-- SET PROBLEM --
Reproduce exactly the lines below, from the first through the one containing "depsgraph = bpy.context.evaluated_depsgraph_get()", and nothing more.

::::::::::

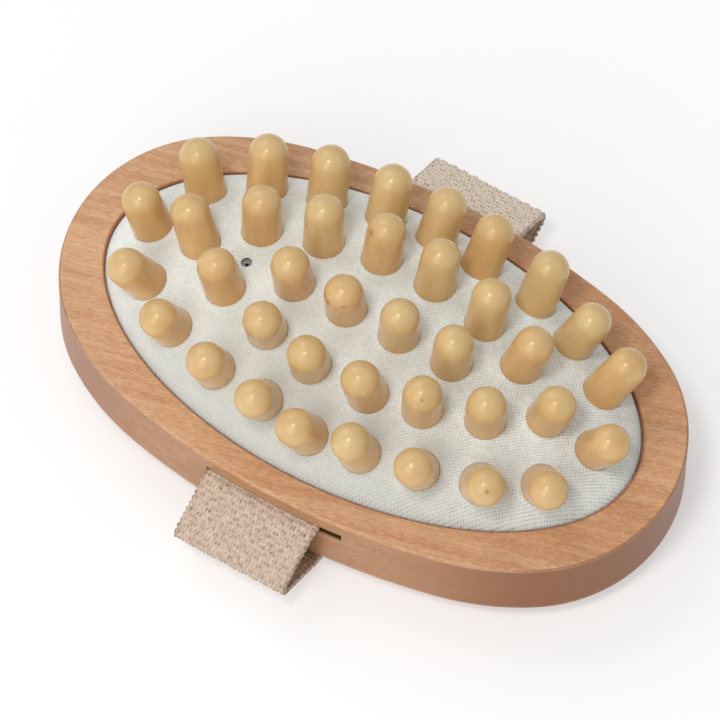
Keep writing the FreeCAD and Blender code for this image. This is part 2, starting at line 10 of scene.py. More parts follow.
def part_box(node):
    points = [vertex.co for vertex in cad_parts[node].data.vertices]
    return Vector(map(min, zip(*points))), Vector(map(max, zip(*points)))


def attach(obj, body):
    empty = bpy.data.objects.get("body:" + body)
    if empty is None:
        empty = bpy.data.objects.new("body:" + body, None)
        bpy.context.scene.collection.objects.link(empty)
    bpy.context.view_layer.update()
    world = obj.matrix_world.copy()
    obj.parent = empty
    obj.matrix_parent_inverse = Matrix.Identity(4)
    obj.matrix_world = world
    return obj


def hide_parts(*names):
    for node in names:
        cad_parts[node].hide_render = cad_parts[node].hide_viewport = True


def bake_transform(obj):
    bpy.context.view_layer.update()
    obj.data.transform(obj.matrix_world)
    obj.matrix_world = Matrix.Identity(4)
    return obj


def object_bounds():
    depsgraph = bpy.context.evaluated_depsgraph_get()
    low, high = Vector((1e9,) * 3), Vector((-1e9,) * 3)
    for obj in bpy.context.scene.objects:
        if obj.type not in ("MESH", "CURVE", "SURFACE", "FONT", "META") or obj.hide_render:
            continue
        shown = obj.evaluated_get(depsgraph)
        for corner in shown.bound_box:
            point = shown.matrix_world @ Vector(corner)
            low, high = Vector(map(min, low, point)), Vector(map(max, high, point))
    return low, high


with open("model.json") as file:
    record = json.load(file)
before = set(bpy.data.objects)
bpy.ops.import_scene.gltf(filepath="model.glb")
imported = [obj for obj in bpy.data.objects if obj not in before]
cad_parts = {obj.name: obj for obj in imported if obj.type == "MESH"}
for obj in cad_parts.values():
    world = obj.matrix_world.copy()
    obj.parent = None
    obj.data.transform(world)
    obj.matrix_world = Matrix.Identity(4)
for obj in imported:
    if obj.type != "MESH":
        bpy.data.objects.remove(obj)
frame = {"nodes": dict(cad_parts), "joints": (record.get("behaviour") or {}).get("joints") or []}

::::::::::

-- FINISHED ANSWER --
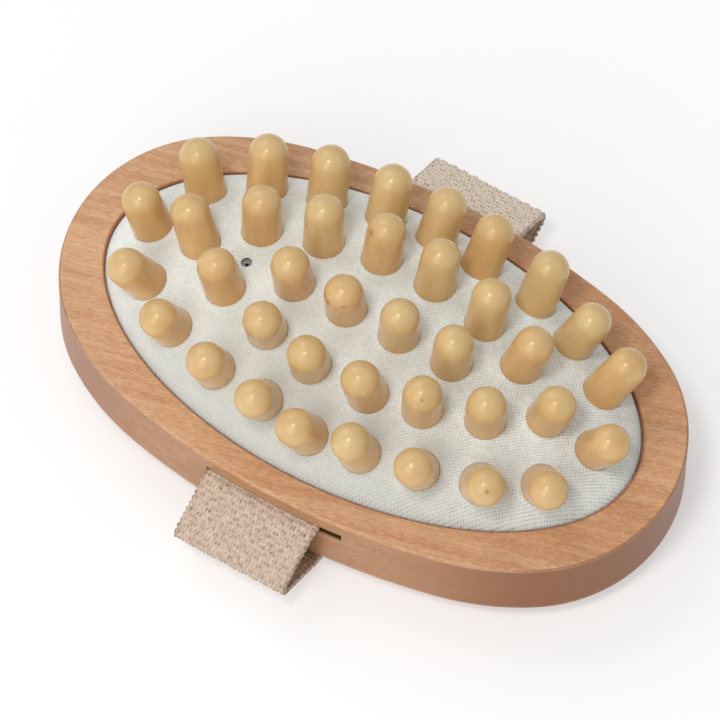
Keep writing the FreeCAD and Blender code for this image. This is part 2, starting at line 10 of scene.py. More parts follow.
def part_box(node):
    points = [vertex.co for vertex in cad_parts[node].data.vertices]
    return Vector(map(min, zip(*points))), Vector(map(max, zip(*points)))


def attach(obj, body):
    empty = bpy.data.objects.get("body:" + body)
    if empty is None:
        empty = bpy.data.objects.new("body:" + body, None)
        bpy.context.scene.collection.objects.link(empty)
    bpy.context.view_layer.update()
    world = obj.matrix_world.copy()
    obj.parent = empty
    obj.matrix_parent_inverse = Matrix.Identity(4)
    obj.matrix_world = world
    return obj


def hide_parts(*names):
    for node in names:
        cad_parts[node].hide_render = cad_parts[node].hide_viewport = True


def bake_transform(obj):
    bpy.context.view_layer.update()
    obj.data.transform(obj.matrix_world)
    obj.matrix_world = Matrix.Identity(4)
    return obj


def object_bounds():
    depsgraph = bpy.context.evaluated_depsgraph_get()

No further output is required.